═══ Data provided
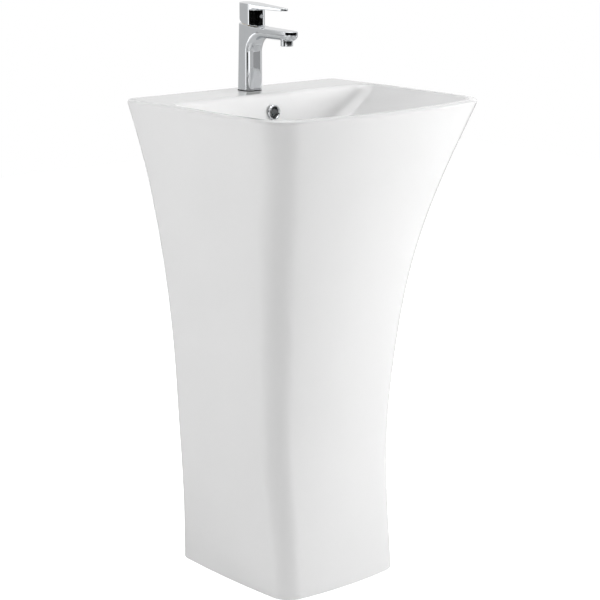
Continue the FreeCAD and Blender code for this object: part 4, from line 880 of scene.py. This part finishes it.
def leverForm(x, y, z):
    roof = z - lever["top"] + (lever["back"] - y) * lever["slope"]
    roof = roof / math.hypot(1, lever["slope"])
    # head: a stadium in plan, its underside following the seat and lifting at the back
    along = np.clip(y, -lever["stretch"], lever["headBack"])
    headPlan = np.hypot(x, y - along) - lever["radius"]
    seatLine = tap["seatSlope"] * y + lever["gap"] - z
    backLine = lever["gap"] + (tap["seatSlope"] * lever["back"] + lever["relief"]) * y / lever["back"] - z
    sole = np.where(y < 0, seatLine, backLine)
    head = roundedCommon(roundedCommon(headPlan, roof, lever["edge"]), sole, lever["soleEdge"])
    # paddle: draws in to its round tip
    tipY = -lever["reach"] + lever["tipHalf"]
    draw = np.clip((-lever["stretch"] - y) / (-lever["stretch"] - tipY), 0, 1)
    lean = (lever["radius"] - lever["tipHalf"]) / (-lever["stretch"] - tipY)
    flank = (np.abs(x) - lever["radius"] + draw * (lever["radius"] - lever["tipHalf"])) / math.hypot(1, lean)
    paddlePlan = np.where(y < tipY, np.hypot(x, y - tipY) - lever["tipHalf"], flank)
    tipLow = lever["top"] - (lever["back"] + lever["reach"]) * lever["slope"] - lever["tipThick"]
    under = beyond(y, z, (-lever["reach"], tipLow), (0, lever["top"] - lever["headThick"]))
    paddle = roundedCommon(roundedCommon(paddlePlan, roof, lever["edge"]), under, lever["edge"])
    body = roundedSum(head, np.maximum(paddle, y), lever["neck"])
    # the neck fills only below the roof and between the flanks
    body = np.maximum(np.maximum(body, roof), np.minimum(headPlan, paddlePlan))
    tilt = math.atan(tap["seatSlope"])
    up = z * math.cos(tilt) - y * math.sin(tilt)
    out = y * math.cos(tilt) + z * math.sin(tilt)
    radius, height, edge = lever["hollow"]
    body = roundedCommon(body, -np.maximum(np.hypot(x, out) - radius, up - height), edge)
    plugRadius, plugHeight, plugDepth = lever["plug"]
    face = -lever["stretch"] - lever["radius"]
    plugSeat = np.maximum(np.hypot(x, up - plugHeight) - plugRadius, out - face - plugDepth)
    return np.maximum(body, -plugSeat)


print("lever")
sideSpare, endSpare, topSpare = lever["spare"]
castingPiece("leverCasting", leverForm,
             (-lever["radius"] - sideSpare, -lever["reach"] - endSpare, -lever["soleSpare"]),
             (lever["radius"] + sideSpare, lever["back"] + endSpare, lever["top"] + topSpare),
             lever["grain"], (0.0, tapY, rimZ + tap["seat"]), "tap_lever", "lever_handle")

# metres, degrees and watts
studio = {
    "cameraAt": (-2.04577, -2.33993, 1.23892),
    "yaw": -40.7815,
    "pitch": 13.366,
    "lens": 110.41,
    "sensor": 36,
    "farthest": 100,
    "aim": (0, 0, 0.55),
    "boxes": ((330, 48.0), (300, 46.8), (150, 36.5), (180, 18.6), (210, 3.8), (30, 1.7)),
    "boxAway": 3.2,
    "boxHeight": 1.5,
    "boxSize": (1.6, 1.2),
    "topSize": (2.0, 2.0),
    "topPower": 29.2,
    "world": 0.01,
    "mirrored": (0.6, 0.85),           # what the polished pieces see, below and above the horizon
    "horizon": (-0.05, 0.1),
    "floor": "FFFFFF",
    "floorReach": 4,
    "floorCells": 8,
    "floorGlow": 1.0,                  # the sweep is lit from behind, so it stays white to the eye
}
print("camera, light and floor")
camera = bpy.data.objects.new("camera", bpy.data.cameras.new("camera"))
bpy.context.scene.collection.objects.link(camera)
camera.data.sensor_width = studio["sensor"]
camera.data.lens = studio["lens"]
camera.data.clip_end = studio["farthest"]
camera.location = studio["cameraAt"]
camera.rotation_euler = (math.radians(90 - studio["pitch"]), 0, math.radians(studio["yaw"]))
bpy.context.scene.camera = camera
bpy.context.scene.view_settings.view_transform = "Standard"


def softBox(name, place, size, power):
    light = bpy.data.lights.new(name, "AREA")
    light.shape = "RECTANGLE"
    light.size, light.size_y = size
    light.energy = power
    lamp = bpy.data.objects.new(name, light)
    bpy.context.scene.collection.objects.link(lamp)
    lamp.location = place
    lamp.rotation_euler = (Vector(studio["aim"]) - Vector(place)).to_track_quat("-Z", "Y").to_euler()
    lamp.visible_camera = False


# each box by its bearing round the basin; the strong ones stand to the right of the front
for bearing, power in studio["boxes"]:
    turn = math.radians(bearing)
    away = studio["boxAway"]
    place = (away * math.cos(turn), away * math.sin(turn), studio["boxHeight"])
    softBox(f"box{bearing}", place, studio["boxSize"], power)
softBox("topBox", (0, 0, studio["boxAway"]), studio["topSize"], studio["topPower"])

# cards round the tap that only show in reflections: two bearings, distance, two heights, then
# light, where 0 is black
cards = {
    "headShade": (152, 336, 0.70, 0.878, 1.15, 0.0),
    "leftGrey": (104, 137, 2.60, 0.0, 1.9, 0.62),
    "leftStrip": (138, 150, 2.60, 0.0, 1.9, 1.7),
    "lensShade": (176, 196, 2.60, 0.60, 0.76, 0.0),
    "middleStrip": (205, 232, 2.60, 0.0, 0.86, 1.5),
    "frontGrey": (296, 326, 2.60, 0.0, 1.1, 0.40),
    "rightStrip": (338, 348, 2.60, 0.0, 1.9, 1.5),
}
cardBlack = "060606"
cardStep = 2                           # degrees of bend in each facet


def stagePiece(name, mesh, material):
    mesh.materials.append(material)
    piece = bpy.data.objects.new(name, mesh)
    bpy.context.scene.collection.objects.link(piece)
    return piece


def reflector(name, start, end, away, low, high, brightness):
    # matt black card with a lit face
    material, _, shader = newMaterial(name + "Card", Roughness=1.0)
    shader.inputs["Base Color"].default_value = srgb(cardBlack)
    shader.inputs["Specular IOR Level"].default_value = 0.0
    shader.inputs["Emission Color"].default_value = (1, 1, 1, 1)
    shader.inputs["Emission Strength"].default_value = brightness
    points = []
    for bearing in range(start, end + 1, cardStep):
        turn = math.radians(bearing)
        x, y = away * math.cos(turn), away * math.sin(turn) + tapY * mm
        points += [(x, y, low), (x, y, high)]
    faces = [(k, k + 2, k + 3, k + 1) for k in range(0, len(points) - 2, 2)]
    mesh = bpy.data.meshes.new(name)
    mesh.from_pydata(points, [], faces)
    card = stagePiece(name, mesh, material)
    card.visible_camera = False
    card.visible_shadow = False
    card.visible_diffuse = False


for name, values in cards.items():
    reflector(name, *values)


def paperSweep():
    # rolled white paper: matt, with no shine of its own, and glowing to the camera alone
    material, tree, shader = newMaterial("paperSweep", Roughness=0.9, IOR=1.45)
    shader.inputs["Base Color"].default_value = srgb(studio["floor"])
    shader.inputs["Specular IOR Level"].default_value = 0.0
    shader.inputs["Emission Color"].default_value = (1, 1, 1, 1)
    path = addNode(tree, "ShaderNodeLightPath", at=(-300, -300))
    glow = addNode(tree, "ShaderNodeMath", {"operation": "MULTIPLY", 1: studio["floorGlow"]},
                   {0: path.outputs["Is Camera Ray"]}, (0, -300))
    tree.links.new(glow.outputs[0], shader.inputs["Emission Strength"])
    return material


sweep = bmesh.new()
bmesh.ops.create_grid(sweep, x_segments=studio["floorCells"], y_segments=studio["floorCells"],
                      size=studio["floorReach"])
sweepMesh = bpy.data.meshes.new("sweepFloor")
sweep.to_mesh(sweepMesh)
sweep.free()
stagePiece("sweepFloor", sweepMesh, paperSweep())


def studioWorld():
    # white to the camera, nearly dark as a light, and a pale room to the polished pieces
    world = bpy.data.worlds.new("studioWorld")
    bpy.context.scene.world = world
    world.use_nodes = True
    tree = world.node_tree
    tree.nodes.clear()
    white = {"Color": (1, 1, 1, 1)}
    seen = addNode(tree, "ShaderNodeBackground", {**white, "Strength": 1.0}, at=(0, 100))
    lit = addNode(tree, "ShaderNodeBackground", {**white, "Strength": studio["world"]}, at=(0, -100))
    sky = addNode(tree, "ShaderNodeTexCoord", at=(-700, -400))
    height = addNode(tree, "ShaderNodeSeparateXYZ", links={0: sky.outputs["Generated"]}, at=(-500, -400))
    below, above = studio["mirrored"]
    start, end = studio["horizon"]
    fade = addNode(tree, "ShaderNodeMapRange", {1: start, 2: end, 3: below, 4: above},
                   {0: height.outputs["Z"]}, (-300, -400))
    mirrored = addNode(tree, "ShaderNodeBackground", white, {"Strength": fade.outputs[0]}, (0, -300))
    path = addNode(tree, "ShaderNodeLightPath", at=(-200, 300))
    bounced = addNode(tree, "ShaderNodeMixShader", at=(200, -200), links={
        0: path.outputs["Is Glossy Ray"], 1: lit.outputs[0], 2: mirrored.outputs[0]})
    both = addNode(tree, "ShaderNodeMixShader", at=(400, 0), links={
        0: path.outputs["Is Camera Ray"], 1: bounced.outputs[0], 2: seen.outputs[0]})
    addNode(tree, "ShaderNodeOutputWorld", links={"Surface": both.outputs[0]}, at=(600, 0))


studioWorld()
══════
Problem
Within the listing above, find every line containing the string "scene" and return it.

Expected answer
Continue the FreeCAD and Blender code for this object: part 4, from line 880 of scene.py. This part finishes it.
bpy.context.scene.collection.objects.link(camera)
bpy.context.scene.camera = camera
bpy.context.scene.view_settings.view_transform = "Standard"
    bpy.context.scene.collection.objects.link(lamp)
    bpy.context.scene.collection.objects.link(piece)
    bpy.context.scene.world = world